» **MATERIAL TO PROCESS**:
□ □ □
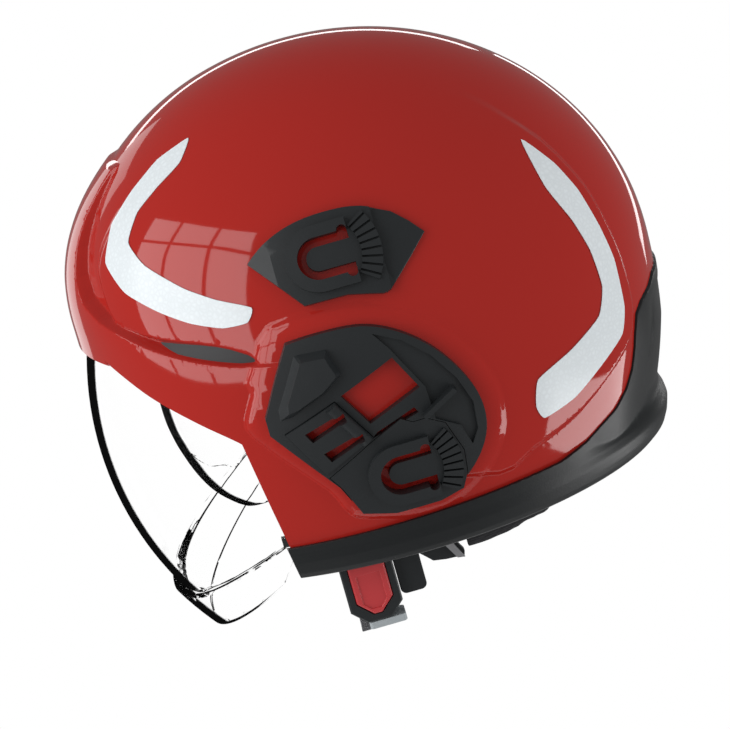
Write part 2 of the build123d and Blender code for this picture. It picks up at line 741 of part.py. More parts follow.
□ □ □
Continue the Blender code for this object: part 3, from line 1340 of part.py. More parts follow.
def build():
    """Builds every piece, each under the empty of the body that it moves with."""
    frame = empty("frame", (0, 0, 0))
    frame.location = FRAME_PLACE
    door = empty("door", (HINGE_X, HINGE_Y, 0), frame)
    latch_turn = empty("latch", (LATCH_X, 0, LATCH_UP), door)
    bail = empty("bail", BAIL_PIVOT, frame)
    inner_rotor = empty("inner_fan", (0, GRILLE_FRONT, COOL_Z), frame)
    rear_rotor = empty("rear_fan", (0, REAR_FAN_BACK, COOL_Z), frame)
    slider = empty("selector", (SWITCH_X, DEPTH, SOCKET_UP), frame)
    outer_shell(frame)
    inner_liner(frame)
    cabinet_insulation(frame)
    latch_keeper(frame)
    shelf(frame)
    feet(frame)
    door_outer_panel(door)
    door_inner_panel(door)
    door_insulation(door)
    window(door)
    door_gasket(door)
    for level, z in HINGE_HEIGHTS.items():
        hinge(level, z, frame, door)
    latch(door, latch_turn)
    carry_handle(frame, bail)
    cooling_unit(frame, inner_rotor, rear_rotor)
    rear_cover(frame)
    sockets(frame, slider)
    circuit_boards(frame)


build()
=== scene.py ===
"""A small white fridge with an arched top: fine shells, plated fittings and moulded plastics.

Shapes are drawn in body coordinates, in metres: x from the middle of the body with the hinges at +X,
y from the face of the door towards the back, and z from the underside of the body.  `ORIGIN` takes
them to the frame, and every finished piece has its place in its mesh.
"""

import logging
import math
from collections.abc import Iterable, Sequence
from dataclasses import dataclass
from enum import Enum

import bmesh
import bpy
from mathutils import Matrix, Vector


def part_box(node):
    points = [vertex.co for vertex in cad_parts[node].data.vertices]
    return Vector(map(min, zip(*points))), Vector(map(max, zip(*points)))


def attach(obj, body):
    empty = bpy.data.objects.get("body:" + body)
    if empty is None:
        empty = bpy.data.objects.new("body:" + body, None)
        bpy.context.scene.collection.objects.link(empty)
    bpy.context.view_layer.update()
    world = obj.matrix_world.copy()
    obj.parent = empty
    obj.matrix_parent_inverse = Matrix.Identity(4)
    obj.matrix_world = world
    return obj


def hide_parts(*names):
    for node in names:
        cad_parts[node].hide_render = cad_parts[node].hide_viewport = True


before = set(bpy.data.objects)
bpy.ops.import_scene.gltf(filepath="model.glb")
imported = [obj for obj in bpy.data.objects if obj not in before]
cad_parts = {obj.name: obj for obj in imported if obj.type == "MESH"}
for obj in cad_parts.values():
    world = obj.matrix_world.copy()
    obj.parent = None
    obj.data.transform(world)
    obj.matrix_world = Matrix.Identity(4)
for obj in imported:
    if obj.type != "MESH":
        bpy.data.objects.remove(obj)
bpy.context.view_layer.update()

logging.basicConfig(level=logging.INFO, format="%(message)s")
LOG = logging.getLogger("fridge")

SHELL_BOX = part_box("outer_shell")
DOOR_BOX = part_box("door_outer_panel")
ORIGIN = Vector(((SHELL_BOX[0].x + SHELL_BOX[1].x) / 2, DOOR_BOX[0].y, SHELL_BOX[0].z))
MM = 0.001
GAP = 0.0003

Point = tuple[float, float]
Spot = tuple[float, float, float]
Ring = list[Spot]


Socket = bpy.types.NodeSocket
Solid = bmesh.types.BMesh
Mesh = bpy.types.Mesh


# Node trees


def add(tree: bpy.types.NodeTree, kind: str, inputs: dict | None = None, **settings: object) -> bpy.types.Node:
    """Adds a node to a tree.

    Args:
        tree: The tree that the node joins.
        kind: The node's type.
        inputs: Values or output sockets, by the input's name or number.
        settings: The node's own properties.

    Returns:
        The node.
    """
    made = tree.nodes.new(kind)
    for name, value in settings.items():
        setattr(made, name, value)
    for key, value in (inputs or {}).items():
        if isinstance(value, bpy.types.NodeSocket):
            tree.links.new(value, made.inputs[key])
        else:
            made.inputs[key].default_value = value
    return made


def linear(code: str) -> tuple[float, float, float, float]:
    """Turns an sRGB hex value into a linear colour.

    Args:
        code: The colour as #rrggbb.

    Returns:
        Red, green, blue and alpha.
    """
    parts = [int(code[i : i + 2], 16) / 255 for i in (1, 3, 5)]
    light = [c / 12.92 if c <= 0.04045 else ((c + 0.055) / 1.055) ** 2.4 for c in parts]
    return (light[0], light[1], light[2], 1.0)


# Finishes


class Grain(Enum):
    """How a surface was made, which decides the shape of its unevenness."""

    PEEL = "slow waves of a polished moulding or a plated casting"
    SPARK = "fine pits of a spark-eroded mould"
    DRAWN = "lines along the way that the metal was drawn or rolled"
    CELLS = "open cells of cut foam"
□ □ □
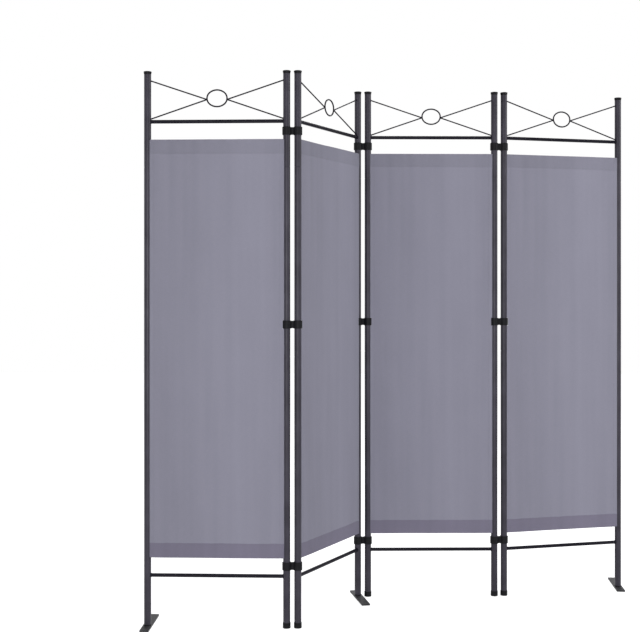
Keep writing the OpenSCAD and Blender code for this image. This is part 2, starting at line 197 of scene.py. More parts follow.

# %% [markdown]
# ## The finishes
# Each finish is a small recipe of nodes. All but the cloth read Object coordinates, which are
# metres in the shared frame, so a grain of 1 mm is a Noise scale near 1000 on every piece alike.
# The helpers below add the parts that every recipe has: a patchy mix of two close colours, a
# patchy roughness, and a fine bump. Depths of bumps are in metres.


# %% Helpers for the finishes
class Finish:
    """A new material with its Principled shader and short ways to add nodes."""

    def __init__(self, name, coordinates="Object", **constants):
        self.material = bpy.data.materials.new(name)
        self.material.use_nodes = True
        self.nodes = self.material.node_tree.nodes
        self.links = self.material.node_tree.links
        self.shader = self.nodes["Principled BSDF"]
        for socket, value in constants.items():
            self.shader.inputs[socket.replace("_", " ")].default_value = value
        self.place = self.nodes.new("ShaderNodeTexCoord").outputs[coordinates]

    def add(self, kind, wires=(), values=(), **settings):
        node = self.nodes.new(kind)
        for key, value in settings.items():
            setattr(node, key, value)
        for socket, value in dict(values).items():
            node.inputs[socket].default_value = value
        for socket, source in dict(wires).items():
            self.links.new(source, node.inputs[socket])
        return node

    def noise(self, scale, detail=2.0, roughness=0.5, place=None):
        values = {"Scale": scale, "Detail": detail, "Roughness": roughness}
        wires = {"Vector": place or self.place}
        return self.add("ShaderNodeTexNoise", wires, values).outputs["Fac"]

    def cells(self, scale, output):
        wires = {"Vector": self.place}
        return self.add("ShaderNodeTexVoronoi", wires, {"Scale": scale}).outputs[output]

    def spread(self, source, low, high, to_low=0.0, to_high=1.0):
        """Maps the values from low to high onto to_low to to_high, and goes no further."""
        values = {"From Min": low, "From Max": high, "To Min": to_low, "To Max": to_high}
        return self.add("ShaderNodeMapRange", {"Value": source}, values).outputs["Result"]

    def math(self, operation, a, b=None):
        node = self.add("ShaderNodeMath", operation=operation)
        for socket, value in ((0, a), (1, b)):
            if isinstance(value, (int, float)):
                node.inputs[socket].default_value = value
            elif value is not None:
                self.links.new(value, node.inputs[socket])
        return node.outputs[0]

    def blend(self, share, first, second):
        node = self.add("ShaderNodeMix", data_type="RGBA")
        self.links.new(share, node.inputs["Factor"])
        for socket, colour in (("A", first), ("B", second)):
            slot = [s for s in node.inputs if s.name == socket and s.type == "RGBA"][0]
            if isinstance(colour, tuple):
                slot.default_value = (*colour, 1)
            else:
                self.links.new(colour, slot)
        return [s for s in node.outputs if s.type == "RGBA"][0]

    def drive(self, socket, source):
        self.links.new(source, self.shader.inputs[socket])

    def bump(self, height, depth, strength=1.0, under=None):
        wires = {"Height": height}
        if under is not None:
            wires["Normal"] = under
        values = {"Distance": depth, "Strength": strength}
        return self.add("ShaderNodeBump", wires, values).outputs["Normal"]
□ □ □
» **GOAL**: Tally up how many lines in the preceding listing contain the word "update". Give nothing but the number.

» **OUTPUT**: 2